Will my children or other beneficiaries be responsible for paying any remaining balance?

Heirs are not personally responsible for the reverse mortgage debt unless they choose to keep the home and take on the payoff themselves. Because reverse mortgages are non-recourse loans, the lender cannot pursue any personal assets or other property in the estate beyond the home itself.

How much time do heirs typically have to decide whether to keep the home or sell it?

Heirs are generally given up to six months from the time the loan becomes due to resolve the reverse mortgage. Extensions may be available — often in additional three-month increments — if the heirs are actively working toward a resolution such as a sale or refinance.

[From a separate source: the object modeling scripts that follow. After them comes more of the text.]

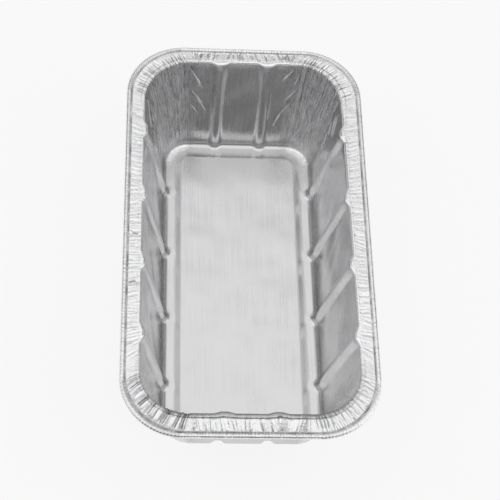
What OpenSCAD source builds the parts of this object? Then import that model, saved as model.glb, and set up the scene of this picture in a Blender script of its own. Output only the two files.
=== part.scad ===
// Disposable foil loaf pan, pressed from one sheet of aluminium foil.
// The sheet runs from the raised base panel up the ribbed walls, over the lip,
// across the crimped flange and round the rolled edge.

/* [Overall size] */
// Length over the rolled edge
pan_l = 228.6; // [200:0.1:280]
// Width over the rolled edge
pan_w = 127; // [112:0.1:160]
// Height from the ground to the top of the rolled edge
pan_h = 63.5; // [45:0.5:80]
// Gauge of the foil
foil_t = 0.1; // [0.07:0.01:0.2]

/* [Walls] */
// Slope of the two long walls, in degrees from upright
side_draft = 10.4; // [4:0.1:13]
// Slope of the two end walls, in degrees from upright
end_draft = 10.4; // [4:0.1:13]
// Corner radius of the opening
opening_r = 25.5; // [18:0.5:30]
// Corner radius where the walls meet the base
base_r = 15; // [12:0.5:20]
// Inner radius of the heel between wall and base
heel_r = 3.5; // [2:0.1:5]

/* [Ribs] */
// Distance between ribs along a long wall
side_rib_pitch = 39.7; // [32:0.1:60]
// Distance between ribs along an end wall
end_rib_pitch = 25.8; // [20:0.1:34]
// Width of a rib at its foot
rib_w = 8; // [6:0.1:12]
// Width of a rib's flat crown
rib_crown = 3; // [1.5:0.1:5]
// Height of a rib above the wall, towards the inside
rib_d = 1.8; // [0.8:0.1:2.6]

/* [Corner pleats] */
// Pleats gathered in each corner
corner_pleats = 10; // [6:1:12]
// Depth of a pleat at the top of the wall
pleat_d = 0.9; // [0.3:0.1:1.4]

/* [Flange] */
// Width of the flange, from the opening to the middle of the rolled edge
flange_w = 8.6; // [6:0.1:12]
// Drop of the flange below the top of the rolled edge
flange_drop = 0.4; // [0:0.1:1]
// Radius of the lip between wall and flange
lip_r = 2.2; // [1:0.1:3]
// Distance between crimps along the straight sides
crimp_pitch = 4; // [3.6:0.1:8]
// Crimps round each corner
corner_crimps = 15; // [10:1:18]
// Depth of the deepest crimp
crimp_d = 0.8; // [0.3:0.1:1.2]

/* [Rolled edge] */
// Diameter of the rolled edge
bead_d = 2.8; // [1.8:0.1:3.5]
// Corner radius of the rolled edge, measured outside
outer_r = 31; // [24:0.5:36]

/* [Base] */
// Distance from the foot of the wall to the raised panel
panel_inset = 7.5; // [6.5:0.1:10]
// Width of the slope up to the raised panel
panel_slope = 1.6; // [0.8:0.1:3]
// Height of the raised panel
panel_rise = 1.2; // [0.5:0.1:2]

/* [Hidden] */

// Seeds of the uneven crimps
crest_seed = 11;
valley_seed = 23;
// Least corner radius of the raised panel
least_r = 1;
// Longest plain stretch of wall between two columns of points
plain_step = 18;
// Share of a rib's height at the inner end of the heel and on the lip
rib_at_heel = 0.8;
rib_at_lip = 0.6;
// Share of the pleat depth at the foot of the wall and on the rolled edge
foot_pleat = 0.2;
bead_pleat = 0.2;
// Where the crimps begin and end, as a share of the way from lip to rolled edge
crimp_from = 0.18;
crimp_to = 0.7;
// Share of the crimp depth that crests and valleys lose at most
crest_loss = 0.25;
valley_loss = 0.45;
// Angles round the rolled edge, from the groove beside the flange outwards, down and back under it
bead_turn = [150, 90, 45, 0, -60, -120, -180];

bead_r = bead_d / 2;
flange_h = pan_h - flange_drop;
open_x = pan_w / 2 - bead_r - flange_w;
open_y = pan_l / 2 - bead_r - flange_w;
foot_x = open_x - (flange_h - foil_t) * tan(side_draft);
foot_y = open_y - (flange_h - foil_t) * tan(end_draft);
// Growth of the corner radius for each millimetre outwards over the flange
corner_flare = (outer_r - opening_r) / (flange_w + bead_r);

function mix(a, b, f) = a + (b - a) * f;
function polar(r, angle) = [r * cos(angle), r * sin(angle)];
function sum_to(list, n, i = 0, total = 0) = i >= n ? total : sum_to(list, n, i + 1, total + list[i]);

// Section of the sheet's inner face, from the base panel to the end of the rolled edge.
// Each row is [distance from the middle, height, angle of the face, rib share, pleat share, crimp share].
function section(open, foot, draft) =
    let (
        heel_run = heel_r * tan((90 - draft) / 2),
        lip_run = lip_r * tan((90 - draft) / 2),
        heel = [foot - heel_run, foil_t + heel_r],
        lip = [open + lip_run, flange_h - lip_r],
        bead = [open + flange_w, pan_h - bead_r],
        heel_end = heel + polar(heel_r, -draft),
        lip_start = lip + polar(lip_r, 180 - draft),
        panel_out = foot - panel_inset
    )
    [
        [panel_out - panel_slope, foil_t + panel_rise, 90, 0, 0, 0],
        [panel_out, foil_t, 90, 0, 0, 0],
        [heel[0], foil_t, 90, rib_at_heel, 0, 0],
        [each heel + polar(heel_r, -(90 + draft) / 2), 90 + (90 - draft) / 2, 1, foot_pleat / 2, 0],
        [each heel_end, 180 - draft, 1, foot_pleat, 0],
        [each mix(heel_end, lip_start, 0.5), 180 - draft, 1, mix(foot_pleat, 1, 0.5), 0],
        [each lip_start, 180 - draft, 1, 1, 0],
        [each lip + polar(lip_r, (270 - draft) / 2), (270 - draft) / 2, rib_at_lip, 1, 0],
        [lip[0], flange_h, 90, 0, 1, 0],
        [mix(lip[0], bead[0], crimp_from), flange_h, 90, 0, 0, 1],
        [mix(lip[0], bead[0], crimp_to), flange_h, 90, 0, 0, 1],
        for (turn = bead_turn) [each bead + polar(bead_r, turn), turn, 0, bead_pleat, 0]
    ];

side_section = section(open_x, foot_x, side_draft);
end_section = section(open_y, foot_y, end_draft);
rows = len(side_section);

// Columns round the pan. A column on a straight side is [side, 0, offset from its middle],
// and one on the corner after that side is [side, 1, angle round the corner].
function rib_middles(half, pitch) =
    let (count = floor((2 * half - rib_w) / pitch) + 1)
    [for (i = [0 : count - 1]) (i - (count - 1) / 2) * pitch];
function rib_marks(half, pitch) =
    [for (middle = rib_middles(half, pitch), edge = [-rib_w, -rib_crown, rib_crown, rib_w])
        middle + edge / 2];
function filled(marks) =
    [for (i = [0 : len(marks) - 1])
        let (gap = i < len(marks) - 1 ? marks[i + 1] - marks[i] : 0, parts = max(1, ceil(gap / plain_step)))
        for (part = [0 : parts - 1]) marks[i] + gap * part / parts];
side_marks = filled(rib_marks(foot_y - base_r, side_rib_pitch));
end_marks = filled(rib_marks(foot_x - base_r, end_rib_pitch));
corner_steps = 2 * corner_pleats;
columns = [
    for (side = [0 : 3]) each [
        for (offset = side % 2 == 0 ? side_marks : end_marks) [side, 0, offset],
        for (i = [0 : corner_steps]) [side, 1, 90 * i / corner_steps]
    ]
];
wall_count = len(columns);

// Outline point of a column, on a rounded rectangle with half sides x and y and corner radius r
function outline(column, x, y, r) =
    let (
        side = column[0],
        along = side % 2 == 0 ? y : x,
        across = side % 2 == 0 ? x : y,
        local = column[1] == 0 ? [across, column[2]] : [across - r, along - r] + polar(r, column[2])
    )
    local[0] * polar(1, 90 * side) + local[1] * polar(1, 90 * side + 90);
function facing(column) = 90 * column[0] + (column[1] == 0 ? 0 : column[2]);
function rib_height(column) =
    let (
        side = column[0],
        half = side % 2 == 0 ? foot_y : foot_x,
        pitch = side % 2 == 0 ? side_rib_pitch : end_rib_pitch,
        nearest = min([for (middle = rib_middles(half - base_r, pitch)) abs(column[2] - middle)])
    )
    column[1] == 1 ? 0 : rib_d * max(0, min(1, (rib_w / 2 - nearest) / (rib_w - rib_crown) * 2));
function pleat_sign(column) = column[1] == 0 ? 0 : round(column[2] / 90 * corner_steps) % 2;

// Radius of the corner at a place in the section, which never closes up to a point
function corner_radius(q, z, open, draft) =
    let (past_wall = q - (open - (flange_h - z) * tan(draft)))
    max(least_r, mix(base_r, opening_r, z / flange_h) + past_wall * (past_wall > 0 ? corner_flare : 1));

// Point of the sheet for a column and a row. depth is 0 on the inner face and foil_t on the outer one.
function sheet_point(column, row, depth) =
    let (
        s = side_section[row],
        e = end_section[row],
        s_face = polar(1, s[2]),
        e_face = polar(1, e[2]),
        pleat = pleat_sign(column) * pleat_d * s[4],
        x = s[0] - s_face[0] * (depth + pleat),
        y = e[0] - e_face[0] * (depth + pleat),
        toward_end = pow(sin(facing(column)), 2),
        z = mix(s[1] - s_face[1] * (depth + pleat), e[1] - e_face[1] * (depth + pleat), toward_end),
        r = mix(corner_radius(x, z, open_x, side_draft), corner_radius(y, z, open_y, end_draft), 0.5),
        flat = outline(column, x, y, r) - polar(rib_height(column) * s[3], facing(column))
    )
    [flat[0], flat[1], z];

// Crimps: extra columns between two neighbouring columns of the wall
function span(i) =
    let (a = columns[i], b = columns[(i + 1) % wall_count])
    norm(outline(b, open_x, open_y, opening_r) - outline(a, open_x, open_y, opening_r));
crimp_splits = [
    for (i = [0 : wall_count - 1])
        columns[i][1] == 1 && columns[(i + 1) % wall_count][1] == 1
            ? (floor((i + 1) * corner_crimps / corner_pleats) - floor(i * corner_crimps / corner_pleats))
            : max(1, round(span(i) * 2 / crimp_pitch))
];
crimp_first = [for (i = [0 : wall_count]) sum_to(crimp_splits, i)];
crimp_count = crimp_first[wall_count];
crest_rand = rands(0, crest_loss, crimp_count, crest_seed);
valley_rand = rands(0, valley_loss, crimp_count, valley_seed);
function crimp_depth(i) = crimp_d * (i % 2 == 0 ? crest_rand[i] : 1 - valley_rand[i]);
function crimp_point(i, part, row, depth) =
    let (
        a = columns[i],
        b = columns[(i + 1) % wall_count],
        f = part / crimp_splits[i],
        round_corner = a[1] == 1 && b[1] == 1,
        here = round_corner
            ? sheet_point([a[0], 1, mix(a[2], b[2], f)], row, depth)
            : mix(sheet_point(a, row, depth), sheet_point(b, row, depth), f)
    )
    [here[0], here[1], here[2] - crimp_depth(crimp_first[i] + part)];

function is_crimped(row) = side_section[row][5] == 1;
function row_points(row, depth) =
    is_crimped(row)
        ? [for (i = [0 : wall_count - 1], part = [0 : crimp_splits[i] - 1]) crimp_point(i, part, row, depth)]
        : [for (column = columns) sheet_point(column, row, depth)];
row_sizes = [for (row = [0 : rows - 1]) is_crimped(row) ? crimp_count : wall_count];
row_first = [for (row = [0 : rows]) sum_to(row_sizes, row)];
face_size = row_first[rows];

// Triangles between two neighbouring rows of one face of the sheet
function strip(row, i, base) =
    let (
        a = base + row_first[row],
        b = base + row_first[row + 1],
        n = row_sizes[row],
        m = row_sizes[row + 1],
        j = (i + 1) % wall_count,
        first = crimp_first[i],
        parts = crimp_splits[i],
        turn = floor(parts / 2)
    )
    n == m && n == wall_count ? [[a + i, a + j, b + j], [a + i, b + j, b + i]]
    : n == m ? [
        for (k = [first : first + parts - 1])
            each [[a + k, a + (k + 1) % n, b + (k + 1) % n], [a + k, b + (k + 1) % n, b + k]]
    ]
    : n < m ? [
        [a + i, a + j, b + (first + turn) % m],
        for (k = [0 : parts - 1]) [a + (k < turn ? i : j), b + (first + k + 1) % m, b + first + k]
    ]
    : [
        [b + j, b + i, a + (first + turn) % n],
        for (k = [0 : parts - 1]) [b + (k < turn ? i : j), a + first + k, a + (first + k + 1) % n]
    ];
function flip(faces) = [for (face = faces) [face[0], face[2], face[1]]];
function face_strips(base) = [
    for (row = [0 : rows - 2], i = [0 : wall_count - 1]) each strip(row, i, base)
];

module foil_pan() {
    inner_middle = 2 * face_size;
    outer_middle = inner_middle + 1;
    last = row_first[rows - 1];
    points = [
        for (row = [0 : rows - 1]) each row_points(row, 0),
        for (row = [0 : rows - 1]) each row_points(row, foil_t),
        [0, 0, foil_t + panel_rise],
        [0, 0, panel_rise]
    ];
    ring = [for (i = [0 : wall_count - 1]) [i, (i + 1) % wall_count]];
    faces = [
        each face_strips(0),
        each flip(face_strips(face_size)),
        for (pair = ring) [inner_middle, pair[1], pair[0]],
        for (pair = ring) [outer_middle, face_size + pair[0], face_size + pair[1]],
        for (pair = ring) each [
            [last + pair[0], last + pair[1], face_size + last + pair[1]],
            [last + pair[0], face_size + last + pair[1], face_size + last + pair[0]]
        ]
    ];
    color("silver") polyhedron(points = points, faces = faces, convexity = 12);
}

foil_pan();
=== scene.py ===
from math import cos, pi, radians, sin, tan
from types import SimpleNamespace

import bmesh
import bpy
import numpy as np
from mathutils import Euler, Matrix, Vector


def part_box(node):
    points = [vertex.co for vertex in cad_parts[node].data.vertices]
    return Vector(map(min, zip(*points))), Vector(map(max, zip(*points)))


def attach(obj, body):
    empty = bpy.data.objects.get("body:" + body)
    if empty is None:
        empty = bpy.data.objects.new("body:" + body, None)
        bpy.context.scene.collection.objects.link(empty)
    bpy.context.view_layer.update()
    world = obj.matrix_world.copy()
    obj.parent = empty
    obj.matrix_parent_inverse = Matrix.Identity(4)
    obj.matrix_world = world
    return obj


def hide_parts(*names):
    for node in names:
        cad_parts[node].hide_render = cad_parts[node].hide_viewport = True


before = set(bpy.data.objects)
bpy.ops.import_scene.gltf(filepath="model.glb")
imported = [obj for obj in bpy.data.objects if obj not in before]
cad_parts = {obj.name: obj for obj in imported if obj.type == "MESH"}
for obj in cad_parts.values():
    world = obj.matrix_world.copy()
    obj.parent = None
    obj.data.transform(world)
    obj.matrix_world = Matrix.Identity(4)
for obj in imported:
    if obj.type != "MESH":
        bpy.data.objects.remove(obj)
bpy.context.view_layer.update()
panLow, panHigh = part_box("foil_pan")
mm = 0.001
print("frame loaded, pan is", [round(v / mm, 1) for v in panHigh - panLow], "mm")


# Scene helpers

def deselectAll():
    if bpy.context.object and bpy.context.object.mode != "OBJECT":
        bpy.ops.object.mode_set(mode="OBJECT")
    bpy.ops.object.select_all(action="DESELECT")


def makeActive(piece):
    deselectAll()
    piece.select_set(True)
    bpy.context.view_layer.objects.active = piece


def readPoints(piece):
    points = np.empty(len(piece.data.vertices) * 3)
    piece.data.vertices.foreach_get("co", points)
    return points.reshape(-1, 3)


def writePoints(piece, points):
    piece.data.vertices.foreach_set("co", np.ascontiguousarray(points).ravel())
    piece.data.update()


def smoothStep(f):
    f = np.clip(f, 0, 1)
    return f * f * (3 - 2 * f)


def softNoise(points, wavelength, seed, waves=9):
    # a sum of waves in random directions, mostly between -1 and 1
    dice = np.random.default_rng(seed)
    total = np.zeros(len(points))
    for _ in range(waves):
        direction = dice.normal(size=3)
        direction /= np.linalg.norm(direction)
        stretch = dice.uniform(0.6, 1.5)
        total += np.sin(points @ direction * (2 * pi * stretch / wavelength) + dice.uniform(0, 2 * pi))
    return total / waves ** 0.5


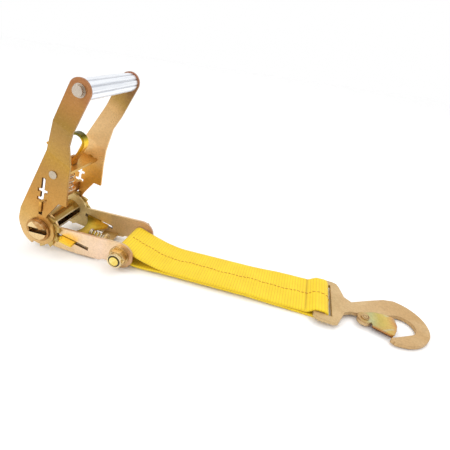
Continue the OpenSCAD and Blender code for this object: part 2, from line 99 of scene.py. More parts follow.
class Nodes:
    """A material under construction: most methods add nodes and return an output of the last one."""

    def __init__(self, name):
        self.mat = bpy.data.materials.new(name)
        self.mat.use_nodes = True
        self.tree = self.mat.node_tree
        self.bsdf = self.tree.nodes["Principled BSDF"]
        self.coords = self.tree.nodes.new("ShaderNodeTexCoord").outputs["Object"]

    def add(self, kind, inputs=None, **props):
        node = self.tree.nodes.new(kind)
        for key, value in props.items():
            setattr(node, key, value)
        for key, value in (inputs or {}).items():
            self.put(node.inputs[key], value)
        return node

    def put(self, socket, value):
        if isinstance(value, bpy.types.NodeSocket):
            self.tree.links.new(value, socket)
        else:
            socket.default_value = value

    def shader(self, **values):
        """Sets the shader's inputs: an underscore in a name here is a space in the input's name."""
        for key, value in values.items():
            self.put(self.bsdf.inputs[key.replace("_", " ")], value)

    def math(self, operation, a, b=0.0, c=0.0, clamp=False):
        return self.add("ShaderNodeMath", {0: a, 1: b, 2: c}, operation=operation, use_clamp=clamp).outputs[0]

    def times(self, a, b):
        return self.math("MULTIPLY", a, b)

    def absolute(self, a):
        return self.math("ABSOLUTE", a)

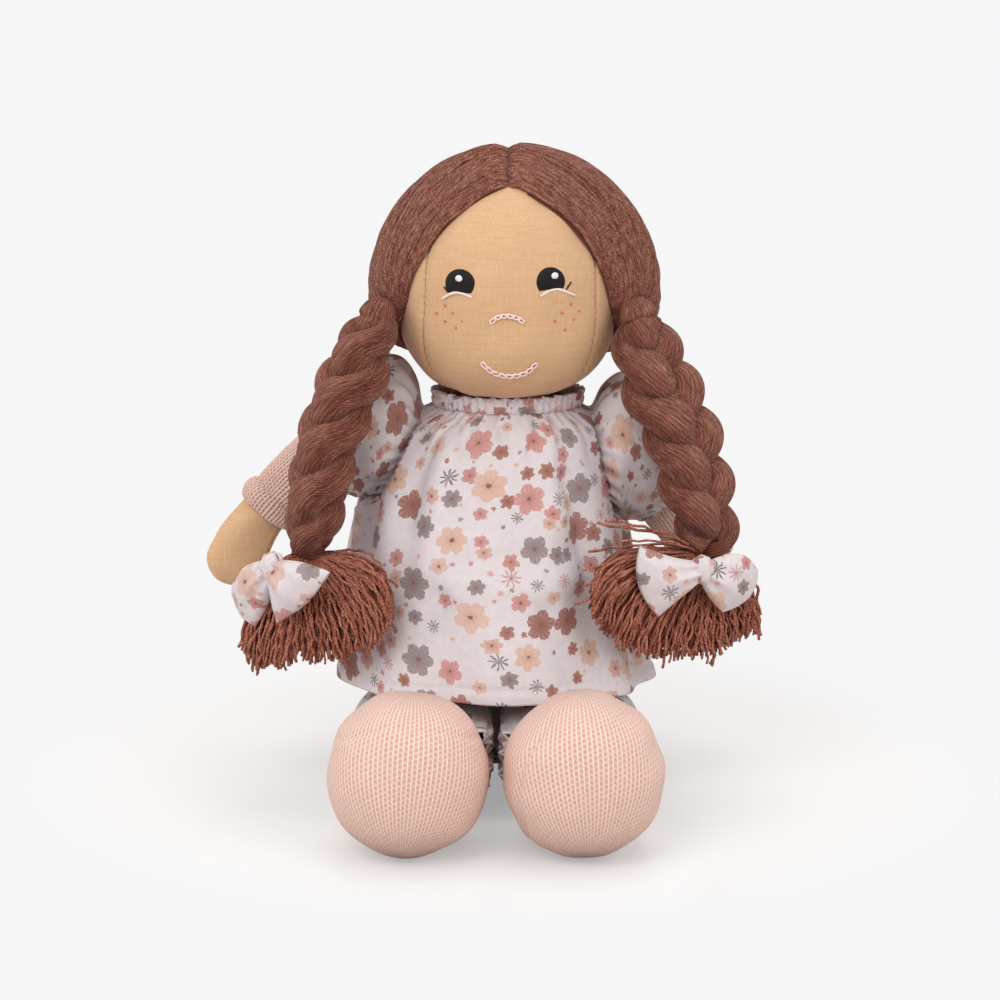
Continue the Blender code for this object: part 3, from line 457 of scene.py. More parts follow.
def clear_of(tree, layer, other_pitch, other_jitter, shift, room):
    """1 where a layer's own flower centre lies more than room mm from the other layer's nearest centre."""
    centre = add(tree, "VectorMath", {0: layer.outputs["Position"], 1: shift}, operation="ADD")
    other = scatter(tree, centre, other_pitch, other_jitter)
    return add(tree, "Math", {0: other.outputs["Distance"], 1: room / other_pitch}, operation="GREATER_THAN")


def paint(tree, under, flower, shade, centre, streaky, brushed):
    """Lays a flower on the cloth: darker folds between its petals, paler streaks along them, a small centre."""
    mask, petal, share, streak = flower
    fold = math_chain(tree, petal, ("MULTIPLY", -1.1), ("ADD", 0.62), ("MAXIMUM", 0.0))
    inner = math_chain(tree, share, ("MULTIPLY", -0.9), ("ADD", 0.45), ("MAXIMUM", 0.0))
    dark = add(tree, "Math", {0: fold, 1: inner}, operation="ADD", use_clamp=True)
    tone = mix_colours(tree, math_chain(tree, dark, ("MULTIPLY", 0.55)), shade, centre)
    rim = math_chain(tree, share, ("MULTIPLY", 1.6), ("SUBTRACT", 0.35))
    rim.use_clamp = True
    pale = math_chain(tree, streak, ("MULTIPLY", rim), ("MULTIPLY", brushed), ("MULTIPLY", streaky))
    pale.use_clamp = True
    tone = mix_colours(tree, pale, tone, linear("#DDCFCC"))
    dot = math_chain(tree, share, ("MULTIPLY", -12.0), ("ADD", 2.0))
    dot.use_clamp = True
    return mix_colours(tree, mask, under, mix_colours(tree, dot, tone, centre))


# %% Print cotton
LARGE, MEDIUM, DAISY, TINY = 22.0, 11.5, 11.0, 6.8  # the pitch of each layer in mm, which names it too
SHIFTS = {LARGE: (0.0, 0.0, 0.0), MEDIUM: (37.0, 11.0, 0.0), DAISY: (71.0, 53.0, 0.0), TINY: (19.0, 83.0, 0.0)}
JITTER = {LARGE: 0.7, MEDIUM: 0.75, DAISY: 0.8, TINY: 0.9}
# Layer, radius, petals (None for 5 or 6), pinch, sharpness, room to larger flowers, streaks, centre and shades.
FLOWERS = [
    (TINY, 1.25, 5, 0.4, 0.8, {LARGE: 6.8, MEDIUM: 4.2, DAISY: 4.4}, 0.1, "#B27F73",
     ["#D3A9A4", "#9C8F8D", "#D5B3A6", "#C98F89", "#A57468"]),
    (DAISY, 3.6, 9, 0.9, 2.0, {LARGE: 8.4, MEDIUM: 5.4}, 0.1, "#978880",
     ["#857A7A", "#948A89", "#C39A93", "#7C7273", "#8B8180"]),
    (MEDIUM, 3.7, None, 0.42, 0.6, {LARGE: 8.4}, 0.25, "#87584D",
     ["#C48D88", "#9F6F64", "#D0AEA2", "#BE8681", "#A06C5E", "#8F807F", "#CBA396"]),
    (LARGE, 6.4, None, 0.42, 0.5, {}, 0.25, "#8A5F55",
     ["#9A6A5F", "#D3B0A2", "#C58E88", "#938484", "#D1AD9B", "#A3736A", "#8E807F"])]


def flower_layer(tree, where, pitch, size, petals, pinch, sharp, rooms):
    """One layer of flowers; rooms gives how far its centres stay from those of each larger layer."""
    moved = add(tree, "VectorMath", {0: where, 1: SHIFTS[pitch]}, operation="ADD")
    layer = scatter(tree, moved, pitch, JITTER[pitch])
    if petals is None:
        petals = math_chain(tree, add(tree, "SeparateColor", {0: layer.outputs["Color"]}).outputs[1],
                            ("GREATER_THAN", 0.5), ("ADD", 5.0))
    (mask, *rest), chance = blossom(tree, moved, layer, size, petals, pinch, sharp)
    for other, room in rooms.items():
        back = tuple(b - a for a, b in zip(SHIFTS[pitch], SHIFTS[other]))
        clear = clear_of(tree, layer, other, JITTER[other], back, room)
        mask = add(tree, "Math", {0: mask, 1: clear}, operation="MULTIPLY")
    return (mask, *rest), chance.outputs[1]


def print_cotton(name, ground, bright):
    """White cotton: a faintly patchy ground, the four layers of flowers on it, and its weave and soft creases."""
    material, output = new_material(name)
    tree = material.node_tree
    flat = add(tree, "UVMap", uv_map="cloth").outputs[0]
    part = add(tree, "SeparateXYZ", {0: flat})
    wobble = flat_noise(tree, flat, 0.6, 3.0)
    wobble = add(tree, "VectorMath", {0: wobble.outputs["Color"], 1: (0.5, 0.5, 0.5)}, operation="SUBTRACT")
    where = add(tree, "VectorMath", {0: wobble, 1: (1.3, 1.3, 0.0), 2: flat}, operation="MULTIPLY_ADD")
    patch = flat_noise(tree, flat, 0.35, 1.0)
    brushed = math_chain(tree, flat_noise(tree, flat, 0.9, 2.0), ("MULTIPLY", 2.6), ("SUBTRACT", 0.55))
    cloth = mix_colours(tree, patch, linear(ground), linear(bright))
    for *shape, streaky, centre, shades in FLOWERS:
        flower, chance = flower_layer(tree, where, *shape)
        cloth = paint(tree, cloth, flower, pick(tree, chance, shades), linear(centre), streaky, brushed)
    weave = cotton_weave(tree, part.outputs[0], part.outputs[1], 0.7)
    height = times_plus(tree, flat_noise(tree, flat, 0.12, 3.0), 5.0, weave)
    finish_cloth(tree, output, cloth, height, 0.0001, 0.88, 0.08, 0.7)
    return material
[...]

Can heirs keep the property by paying off the loan, and how is the payoff amount determined?

Yes, heirs can keep the property by paying off the loan balance. The payoff amount is typically the lesser of the outstanding loan balance or 95% of the home’s current appraised value, which is an important protection that prevents heirs from overpaying relative to what the home is actually worth.

If the home sells for less than the loan balance, who covers the difference under a non-recourse loan (meaning the home is the only collateral)?

If the home sells for less than the loan balance, the FHA mortgage insurance fund — not the heirs — covers the difference. This is a core feature of FHA-insured HECM loans, and it means the family walks away with no personal financial obligation beyond the home itself.

What steps can families take now to make the payoff, sale, or refinance process smoother later on?

Families can make the process smoother by having open conversations about the reverse mortgage while the borrower is still living, keeping loan statements and estate documents organized and accessible, and identifying whether the goal is to keep or sell the property. Speaking with a reverse mortgage specialist and an estate attorney before the loan comes due gives everyone more time to plan thoughtfully.